Advertisers know this. Just consider the way the diamond industry pushes its product. Although a diamond is basically a hard piece of useless mineral, it's advertised as a proclamation of love, he says.

Kerry Taylor, the Toronto author of 397 Ways to Save Money and a squawkfox.com blogger, cautions against thinking the gift receiver will appreciate the present more if you overspend. What's more, if you buy something that doesn't align with his or her values, it's wasted cash – and could even drive a wedge between you.

"If my husband were to buy me diamond earrings, I would be so pissed off! Like, why would you buy me that? This is our money you're spending," she says.

Fortunately, if you're able to cut through the psychological clutter, it's not difficult to make small changes to your gift giving habits that will ensure you're not wasting your money – and, in some cases, might even save some cash for the recipient, too. Here are three tips for becoming better at gifting than receiving.

1. Hello. Do I know you?

A really good gift isn't necessarily a thing. Numerous studies over the years have shown that people tend to cherish experiences over items, and time spent together over something to consume alone.

"If you asked my wife what she would want for Valentine's Day, it would be time. That's a resource I don't have a lot of," admits Dr. Dahl. "But if I gave her more time, she'd be over the moon."

Ms. Singh adds that one of the reasons we get gifting so wrong comes down to being busy – too busy to really spend time with our friends and family and get to know what they like. But giving the gift of time isn't only free, it's fun. Offer to have a games night, cook together, explore an area of your city or take a road trip for two. This experiential gift also allows you to learn more about the person you're giving your time to, so it will be even easier finding the perfect gift next time.

2. Let's get practical

Sentimentality. According to a 2014 study in the Journal of Consumer Research, it rings the death knell for good gifting everywhere.

It turns out that when we buy that expensive watch, flashy necklace or over-the-top kitchen appliance, we're envisaging the look of absolute delight on our loved one's face. It's all about capturing that moment – rather than how useful that gift is in the long run.

But the truth? According to the study, gifters might want to give the expensive coffee maker, but the recipient wants the one that's easiest to use.

Fortunately there are lots of practical gifts that can be used every day, the ultimate reminder that you care. Think a great vegetable peeler that makes quick work of a pile of potatoes for someone who has been struggling with a dull, subpar instrument for years (bonus points for offering to peel yourself). Or give gifts that actually save the person money: a French press coffee maker that helps them ditch their daily Starbucks habit; a snazzy, glass reusable water bottle; a programmable thermostat; or even a yearly subscription to a personal finance magazine.

3. Start a gift closet

According to the 2015 Bank of Montreal holiday spending report, nearly half of us make "panic purchases" because we worry we haven't bought enough for someone or haven't found the right gift earlier. But leaving shopping to the last minute often leads us to spend more than we otherwise would.

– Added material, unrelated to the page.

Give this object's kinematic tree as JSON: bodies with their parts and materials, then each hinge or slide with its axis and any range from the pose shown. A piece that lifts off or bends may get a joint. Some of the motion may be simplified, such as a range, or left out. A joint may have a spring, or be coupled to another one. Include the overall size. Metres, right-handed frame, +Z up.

So be proactive, advises Ms. Singh, who says she believes in having a section of her cupboard dedicated to gifts she buys throughout the year, not just before holidays and birthdays. She stocks up on scented candles, or other items she knows people might like and use when she sees them deeply discounted. Just remember to only buy what you'll likely need.

"If you have these items already in place, it will help you curb the urge to make an impulse buy," she says. "You can save money."